Leah Schultz: Teachers can’t control everything
The passage of SB 191 was met with celebration, as it inspired a standing ovation from our state’s congressmen and women. With such cause for celebration, I began to wonder if this bill could act as a model for other legislation by applying its main premise: Those who offer professional instruction should be evaluated by the behavior and performance of those they serve. In an effort to abate the problem of childhood obesity, we should create legislation that evaluates pediatricians on their patients’ improved behavior. If patients, who have been given professional instruction in improved diet and increased exercise, don’t show improvement, then pediatricians should face the loss of their practice. In addition, we could create a bill which potentially debars defense attorneys who are unable to change the behavior of their clients. If a client violates their probation and chooses to not employ the attorney’s instruction, then clearly, the attorney has not done enough to prepare his or her client to be a positive member of society. (We could apply this same practice in evaluating judges, I suppose.) Sounds like a great idea, right?

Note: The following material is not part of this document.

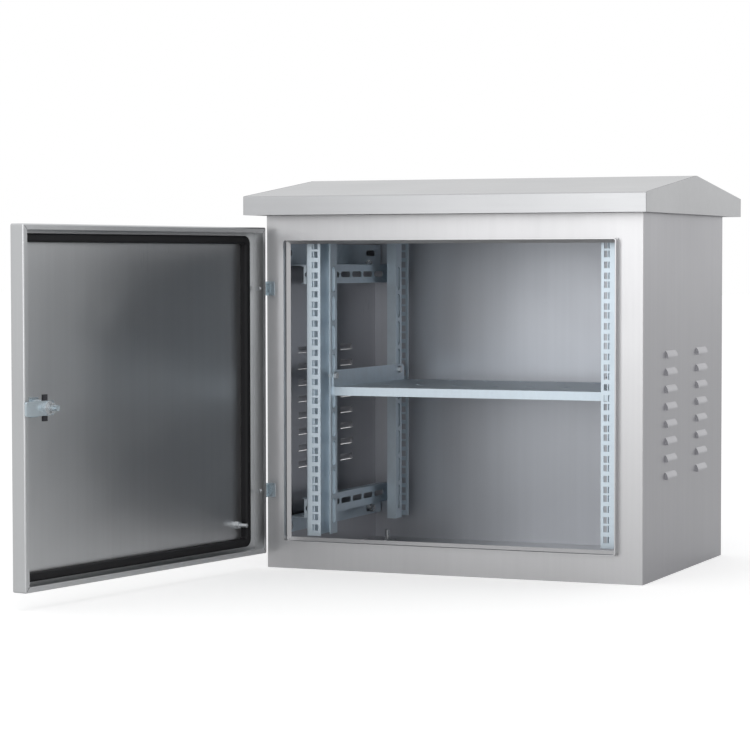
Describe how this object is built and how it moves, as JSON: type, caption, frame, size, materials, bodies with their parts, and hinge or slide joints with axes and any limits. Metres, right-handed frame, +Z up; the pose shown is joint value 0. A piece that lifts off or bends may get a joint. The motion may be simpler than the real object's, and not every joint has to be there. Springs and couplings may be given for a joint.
{
  "type": "outdoor equipment cabinet",
  "caption": "Stainless roadside equipment cabinet with a gabled rain roof, side louvres, 19-inch rails, a slotted shelf and a hinged door with a quarter-turn lock, shown open.",
  "frame": {"origin": "middle of the base, in the plane the cabinet stands on", "axes": "+Z up, +Y towards the back, +X to the right seen from the front; the door opening faces -Y"},
  "size_m": [0.7151, 1.0553, 0.593],
  "materials": {
    "stainless_sheet": "brushed, satin",
    "zinc_sheet": "blue-white zinc plating, satin",
    "plated_fastener": "bright zinc plating",
    "bright_hardware": "polished",
    "dark_collar": "satin",
    "gasket_foam": "matt foam",
    "grommet_rubber": "matt"
  },
  "bodies": {
    "cabinet": {"back_panel": "stainless_sheet", "bar_bolts": "plated_fastener", "bar_nuts": "plated_fastener", "cable_grommets": "grommet_rubber", "floor_earth_nut": "plated_fastener", "floor_earth_stud": "plated_fastener", "floor_earth_washer": "plated_fastener", "floor_panel": "stainless_sheet", "front_frame": "stainless_sheet", "front_left_rail": "zinc_sheet", "front_right_rail": "zinc_sheet", "hinge_pins": "plated_fastener", "left_roof_rib": "stainless_sheet", "left_side_panel": "stainless_sheet", "lower_hinge_bracket": "bright_hardware", "lower_left_cross_bar": "zinc_sheet", "lower_left_wall_support": "zinc_sheet", "lower_right_cross_bar": "zinc_sheet", "lower_right_wall_support": "zinc_sheet", "rain_roof": "stainless_sheet", "rear_left_rail": "zinc_sheet", "rear_right_rail": "zinc_sheet", "right_roof_rib": "stainless_sheet", "right_side_panel": "stainless_sheet", "roof_bolts": "plated_fastener", "roof_nuts": "plated_fastener", "shelf": "zinc_sheet", "shelf_bolts": "plated_fastener", "shelf_nuts": "plated_fastener", "support_bolts": "plated_fastener", "support_washers": "plated_fastener", "top_panel": "stainless_sheet", "upper_hinge_bracket": "bright_hardware", "upper_left_cross_bar": "zinc_sheet", "upper_left_wall_support": "zinc_sheet", "upper_right_cross_bar": "zinc_sheet", "upper_right_wall_support": "zinc_sheet"},
    "door": {"door_pan": "stainless_sheet", "door_gasket": "gasket_foam", "upper_hinge_eye": "bright_hardware", "lower_hinge_eye": "bright_hardware", "hinge_screws": "plated_fastener", "lock_housing": "bright_hardware", "lock_nut": "bright_hardware", "lock_collar": "dark_collar", "door_earth_stud": "plated_fastener", "door_earth_washer": "plated_fastener", "door_earth_nut": "plated_fastener"},
    "lock": {"lock_core": "bright_hardware", "lock_cam": "bright_hardware", "cam_washer": "plated_fastener", "cam_nut": "plated_fastener"}
  },
  "joints": [
    {"name": "door_hinge", "type": "hinge", "parent": "cabinet", "child": "door", "pos_m": [-0.3005, -0.225, 0.27], "axis": [0, 0, 1], "range_deg": [-21, 99]},
    {"name": "lock_turn", "type": "hinge", "parent": "door", "child": "lock", "pos_m": [-0.36503, -0.75392, 0.27025], "axis": [0.9877, -0.1564, 0], "range_deg": [0, 90]}
  ]
}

In my years of teaching, I have witnessed educators performing acts which may be considered miraculous; I have had the honor of working with professionals who should be considered superheroes for what they can accomplish in the classroom. But, I have yet to get my hands on the magic elixir which allows me to control the behavior and attitude, genetic make-up, socio-economic status, family and community support, ethical and moral decision making, and critical thinking of another human being. And, assuming that the Colorado State Congress has discovered it, I am sure that everyone would like to get their hands on it – not just the educators whose jobs now depend on it.